● Stated goal: What is needed is an exact copy of the lines from the one containing "fixing = post_fixing_screws()" to the one containing "before = set(bpy.data.objects)", both lines included, and no other lines.

[START Input material]

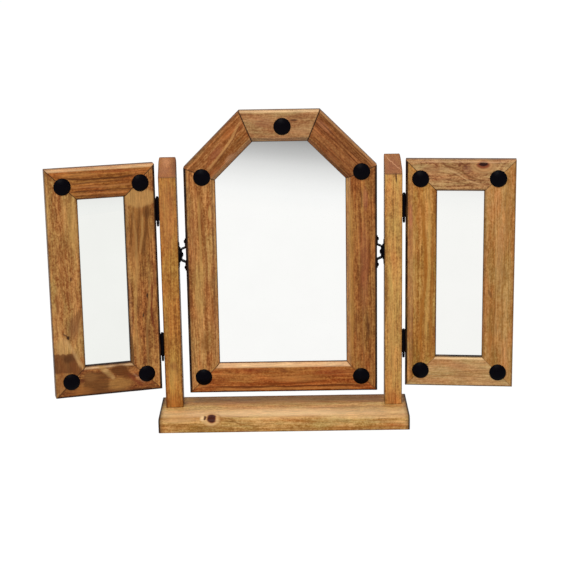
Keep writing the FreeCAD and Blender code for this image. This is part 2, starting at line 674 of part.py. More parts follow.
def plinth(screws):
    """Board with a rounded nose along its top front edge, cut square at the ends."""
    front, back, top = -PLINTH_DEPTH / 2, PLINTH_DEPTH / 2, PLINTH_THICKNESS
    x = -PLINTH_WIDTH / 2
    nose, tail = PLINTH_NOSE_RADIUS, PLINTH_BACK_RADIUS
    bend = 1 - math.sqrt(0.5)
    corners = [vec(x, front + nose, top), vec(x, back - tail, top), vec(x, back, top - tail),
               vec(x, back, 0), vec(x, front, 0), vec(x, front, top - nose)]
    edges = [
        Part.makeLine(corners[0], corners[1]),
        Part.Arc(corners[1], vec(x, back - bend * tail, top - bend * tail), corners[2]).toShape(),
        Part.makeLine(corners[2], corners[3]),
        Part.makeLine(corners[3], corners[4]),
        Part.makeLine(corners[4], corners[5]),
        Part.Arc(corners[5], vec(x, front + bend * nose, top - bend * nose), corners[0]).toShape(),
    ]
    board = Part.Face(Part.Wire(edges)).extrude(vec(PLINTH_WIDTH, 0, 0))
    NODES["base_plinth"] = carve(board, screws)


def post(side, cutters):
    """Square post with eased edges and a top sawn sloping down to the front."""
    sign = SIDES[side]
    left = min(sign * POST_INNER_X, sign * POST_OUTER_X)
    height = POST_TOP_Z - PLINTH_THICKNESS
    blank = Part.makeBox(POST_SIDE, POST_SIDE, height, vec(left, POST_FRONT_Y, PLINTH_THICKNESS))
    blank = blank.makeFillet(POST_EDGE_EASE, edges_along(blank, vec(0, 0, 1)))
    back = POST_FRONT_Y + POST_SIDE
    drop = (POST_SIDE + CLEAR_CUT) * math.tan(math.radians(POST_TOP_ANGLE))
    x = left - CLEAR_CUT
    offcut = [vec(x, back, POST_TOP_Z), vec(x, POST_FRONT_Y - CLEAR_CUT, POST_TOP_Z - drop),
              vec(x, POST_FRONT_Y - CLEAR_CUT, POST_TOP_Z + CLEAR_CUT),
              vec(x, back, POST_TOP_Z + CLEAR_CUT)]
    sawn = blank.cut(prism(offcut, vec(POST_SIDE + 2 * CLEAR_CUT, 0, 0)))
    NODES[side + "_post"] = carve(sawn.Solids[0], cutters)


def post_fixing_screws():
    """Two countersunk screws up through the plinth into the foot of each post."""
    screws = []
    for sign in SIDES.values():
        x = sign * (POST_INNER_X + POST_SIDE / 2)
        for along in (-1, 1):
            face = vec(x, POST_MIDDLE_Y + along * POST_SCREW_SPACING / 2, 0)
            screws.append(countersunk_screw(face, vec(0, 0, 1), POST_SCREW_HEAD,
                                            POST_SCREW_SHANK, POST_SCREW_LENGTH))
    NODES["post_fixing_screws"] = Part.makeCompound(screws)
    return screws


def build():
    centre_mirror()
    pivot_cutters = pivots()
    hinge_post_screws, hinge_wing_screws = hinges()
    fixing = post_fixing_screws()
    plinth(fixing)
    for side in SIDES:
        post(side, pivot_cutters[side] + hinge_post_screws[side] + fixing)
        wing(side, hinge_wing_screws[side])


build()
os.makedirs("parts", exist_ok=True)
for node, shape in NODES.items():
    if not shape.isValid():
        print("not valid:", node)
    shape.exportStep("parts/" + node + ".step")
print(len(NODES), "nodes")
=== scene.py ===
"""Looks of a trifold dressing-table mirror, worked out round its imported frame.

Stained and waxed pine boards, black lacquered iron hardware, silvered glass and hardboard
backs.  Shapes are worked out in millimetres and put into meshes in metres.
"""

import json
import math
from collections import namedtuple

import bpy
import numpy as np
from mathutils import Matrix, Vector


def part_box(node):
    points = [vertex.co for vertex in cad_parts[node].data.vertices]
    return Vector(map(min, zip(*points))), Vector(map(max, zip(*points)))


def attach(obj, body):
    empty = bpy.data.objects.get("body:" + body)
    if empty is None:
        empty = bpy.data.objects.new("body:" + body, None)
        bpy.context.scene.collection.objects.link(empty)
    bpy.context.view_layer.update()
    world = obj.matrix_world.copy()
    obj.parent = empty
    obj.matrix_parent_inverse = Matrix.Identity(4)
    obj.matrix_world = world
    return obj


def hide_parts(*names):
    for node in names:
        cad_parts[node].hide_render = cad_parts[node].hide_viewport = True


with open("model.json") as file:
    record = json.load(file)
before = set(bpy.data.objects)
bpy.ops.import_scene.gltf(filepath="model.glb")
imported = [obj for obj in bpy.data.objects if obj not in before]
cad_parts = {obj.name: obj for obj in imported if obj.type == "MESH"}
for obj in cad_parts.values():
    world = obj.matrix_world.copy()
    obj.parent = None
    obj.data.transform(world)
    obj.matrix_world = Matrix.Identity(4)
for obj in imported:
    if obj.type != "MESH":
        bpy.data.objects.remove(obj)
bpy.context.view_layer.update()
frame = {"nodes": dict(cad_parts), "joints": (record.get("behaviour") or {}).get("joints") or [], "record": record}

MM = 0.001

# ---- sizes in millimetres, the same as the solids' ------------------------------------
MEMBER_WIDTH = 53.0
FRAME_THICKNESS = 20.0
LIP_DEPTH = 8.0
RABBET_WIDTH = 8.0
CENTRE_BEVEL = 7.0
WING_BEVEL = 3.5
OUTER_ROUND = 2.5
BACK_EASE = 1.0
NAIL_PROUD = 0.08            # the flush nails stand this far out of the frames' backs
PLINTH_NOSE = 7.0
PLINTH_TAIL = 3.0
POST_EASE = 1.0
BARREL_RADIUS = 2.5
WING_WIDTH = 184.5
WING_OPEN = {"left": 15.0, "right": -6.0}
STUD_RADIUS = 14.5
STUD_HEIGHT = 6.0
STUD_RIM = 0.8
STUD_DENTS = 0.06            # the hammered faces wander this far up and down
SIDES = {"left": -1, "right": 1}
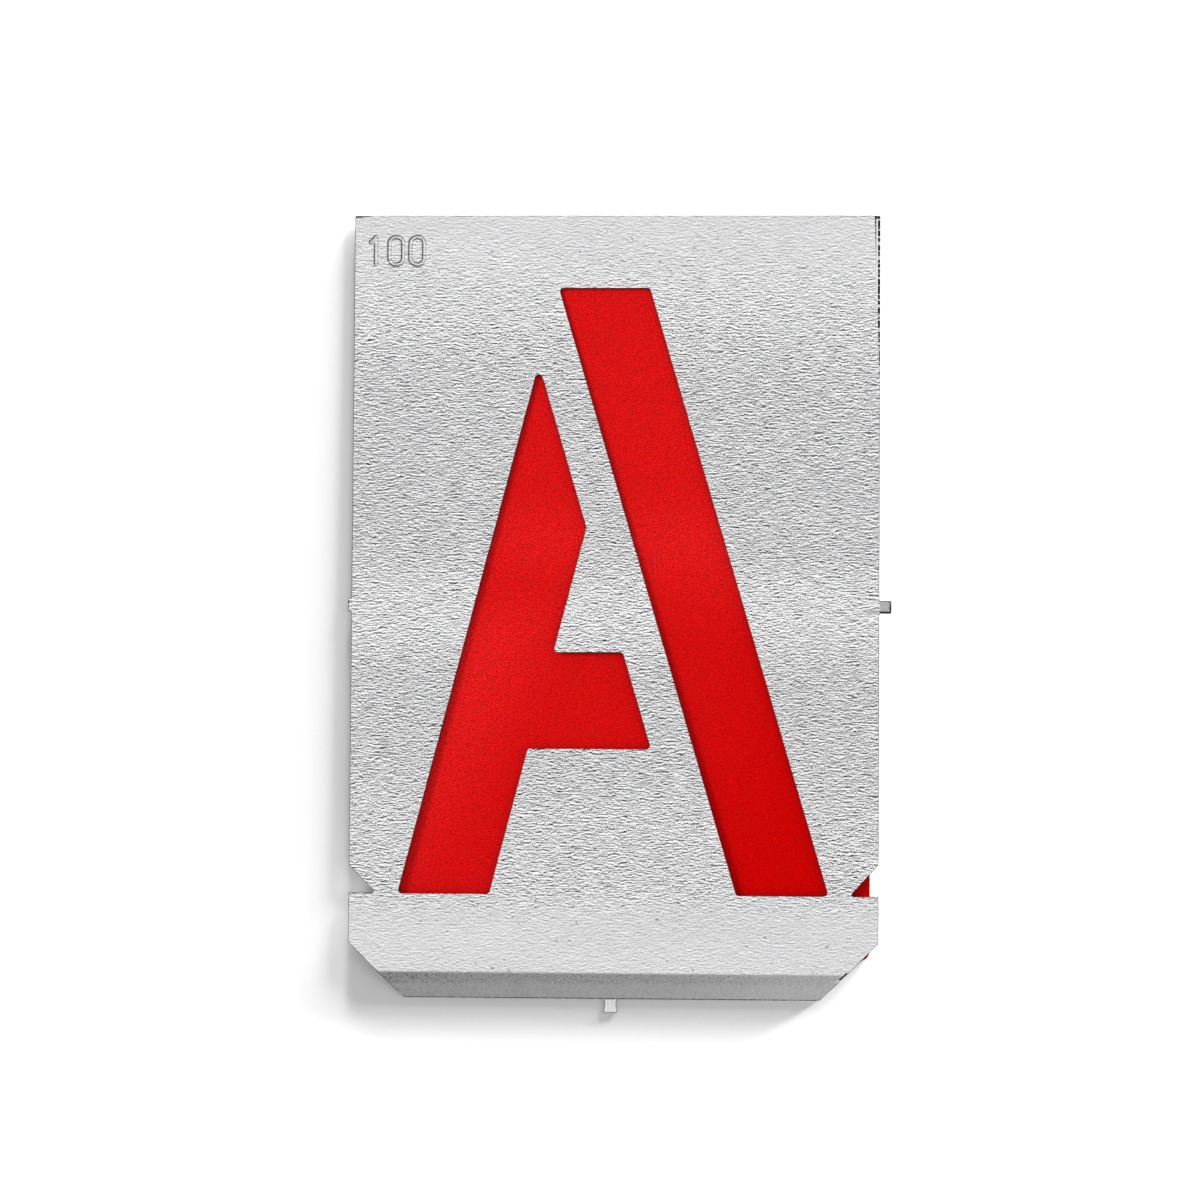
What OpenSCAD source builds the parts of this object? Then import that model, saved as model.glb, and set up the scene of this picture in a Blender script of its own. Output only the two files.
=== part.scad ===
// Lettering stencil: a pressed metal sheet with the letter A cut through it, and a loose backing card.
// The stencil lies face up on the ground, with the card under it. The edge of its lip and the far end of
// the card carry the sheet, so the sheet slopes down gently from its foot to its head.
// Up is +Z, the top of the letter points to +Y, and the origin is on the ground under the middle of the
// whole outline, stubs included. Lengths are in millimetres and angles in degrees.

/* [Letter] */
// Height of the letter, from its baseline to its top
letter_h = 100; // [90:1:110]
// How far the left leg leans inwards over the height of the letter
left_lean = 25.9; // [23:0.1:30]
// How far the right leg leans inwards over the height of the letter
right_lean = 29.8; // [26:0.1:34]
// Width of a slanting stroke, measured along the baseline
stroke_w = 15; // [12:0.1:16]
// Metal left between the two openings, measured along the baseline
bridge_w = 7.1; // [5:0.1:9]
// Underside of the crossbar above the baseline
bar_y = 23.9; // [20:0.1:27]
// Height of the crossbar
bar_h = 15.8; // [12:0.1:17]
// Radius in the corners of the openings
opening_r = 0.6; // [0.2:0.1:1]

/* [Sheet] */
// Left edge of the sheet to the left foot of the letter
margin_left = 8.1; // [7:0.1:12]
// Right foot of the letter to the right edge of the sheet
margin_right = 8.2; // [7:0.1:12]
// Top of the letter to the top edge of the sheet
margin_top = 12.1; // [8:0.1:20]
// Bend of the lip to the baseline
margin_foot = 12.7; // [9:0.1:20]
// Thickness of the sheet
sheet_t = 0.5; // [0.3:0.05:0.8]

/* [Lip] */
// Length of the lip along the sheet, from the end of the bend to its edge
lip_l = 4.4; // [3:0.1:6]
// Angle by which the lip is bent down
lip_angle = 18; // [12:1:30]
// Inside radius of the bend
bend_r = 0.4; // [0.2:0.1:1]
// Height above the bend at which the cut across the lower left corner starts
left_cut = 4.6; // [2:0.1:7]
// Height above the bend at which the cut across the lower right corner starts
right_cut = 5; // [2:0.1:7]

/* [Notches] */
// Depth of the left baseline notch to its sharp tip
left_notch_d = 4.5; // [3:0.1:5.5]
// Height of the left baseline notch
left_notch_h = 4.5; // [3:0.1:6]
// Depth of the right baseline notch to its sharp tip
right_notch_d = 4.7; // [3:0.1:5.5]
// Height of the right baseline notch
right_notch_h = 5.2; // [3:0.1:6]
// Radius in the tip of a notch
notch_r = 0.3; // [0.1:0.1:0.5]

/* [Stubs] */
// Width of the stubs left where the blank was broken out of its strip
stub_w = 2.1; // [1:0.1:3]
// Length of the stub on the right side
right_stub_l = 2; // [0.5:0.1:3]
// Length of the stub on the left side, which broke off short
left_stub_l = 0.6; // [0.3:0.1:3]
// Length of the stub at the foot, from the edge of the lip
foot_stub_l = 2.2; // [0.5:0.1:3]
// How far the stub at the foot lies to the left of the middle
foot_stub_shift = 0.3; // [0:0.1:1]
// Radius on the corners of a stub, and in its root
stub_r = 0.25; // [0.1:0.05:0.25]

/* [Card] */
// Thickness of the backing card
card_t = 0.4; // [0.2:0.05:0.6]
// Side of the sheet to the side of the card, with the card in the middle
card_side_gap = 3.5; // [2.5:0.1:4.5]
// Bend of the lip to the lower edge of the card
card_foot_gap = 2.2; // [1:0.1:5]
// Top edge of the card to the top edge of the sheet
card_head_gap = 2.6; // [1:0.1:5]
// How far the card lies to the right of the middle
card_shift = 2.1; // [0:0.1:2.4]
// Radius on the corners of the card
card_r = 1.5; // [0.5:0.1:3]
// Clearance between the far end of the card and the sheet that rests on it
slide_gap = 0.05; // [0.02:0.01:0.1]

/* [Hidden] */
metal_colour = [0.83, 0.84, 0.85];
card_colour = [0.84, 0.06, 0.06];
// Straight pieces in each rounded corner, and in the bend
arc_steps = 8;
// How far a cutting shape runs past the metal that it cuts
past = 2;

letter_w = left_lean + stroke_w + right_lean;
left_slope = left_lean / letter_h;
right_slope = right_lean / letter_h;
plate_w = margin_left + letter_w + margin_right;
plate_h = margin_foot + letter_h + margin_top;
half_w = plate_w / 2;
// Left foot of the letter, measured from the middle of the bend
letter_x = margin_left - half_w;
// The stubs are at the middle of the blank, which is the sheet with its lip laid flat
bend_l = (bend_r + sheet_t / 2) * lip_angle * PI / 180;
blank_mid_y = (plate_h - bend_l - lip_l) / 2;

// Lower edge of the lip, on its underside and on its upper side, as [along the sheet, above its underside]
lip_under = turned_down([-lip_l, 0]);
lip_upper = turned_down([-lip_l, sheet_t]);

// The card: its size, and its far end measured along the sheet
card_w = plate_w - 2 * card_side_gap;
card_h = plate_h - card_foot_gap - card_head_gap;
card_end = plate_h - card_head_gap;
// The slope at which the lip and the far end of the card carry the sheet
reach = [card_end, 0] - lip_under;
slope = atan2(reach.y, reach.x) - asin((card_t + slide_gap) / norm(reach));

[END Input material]

● Answer to this exercise:
    fixing = post_fixing_screws()
    plinth(fixing)
    for side in SIDES:
        post(side, pivot_cutters[side] + hinge_post_screws[side] + fixing)
        wing(side, hinge_wing_screws[side])


build()
os.makedirs("parts", exist_ok=True)
for node, shape in NODES.items():
    if not shape.isValid():
        print("not valid:", node)
    shape.exportStep("parts/" + node + ".step")
print(len(NODES), "nodes")
=== scene.py ===
"""Looks of a trifold dressing-table mirror, worked out round its imported frame.

Stained and waxed pine boards, black lacquered iron hardware, silvered glass and hardboard
backs.  Shapes are worked out in millimetres and put into meshes in metres.
"""

import json
import math
from collections import namedtuple

import bpy
import numpy as np
from mathutils import Matrix, Vector


def part_box(node):
    points = [vertex.co for vertex in cad_parts[node].data.vertices]
    return Vector(map(min, zip(*points))), Vector(map(max, zip(*points)))


def attach(obj, body):
    empty = bpy.data.objects.get("body:" + body)
    if empty is None:
        empty = bpy.data.objects.new("body:" + body, None)
        bpy.context.scene.collection.objects.link(empty)
    bpy.context.view_layer.update()
    world = obj.matrix_world.copy()
    obj.parent = empty
    obj.matrix_parent_inverse = Matrix.Identity(4)
    obj.matrix_world = world
    return obj


def hide_parts(*names):
    for node in names:
        cad_parts[node].hide_render = cad_parts[node].hide_viewport = True


with open("model.json") as file:
    record = json.load(file)
before = set(bpy.data.objects)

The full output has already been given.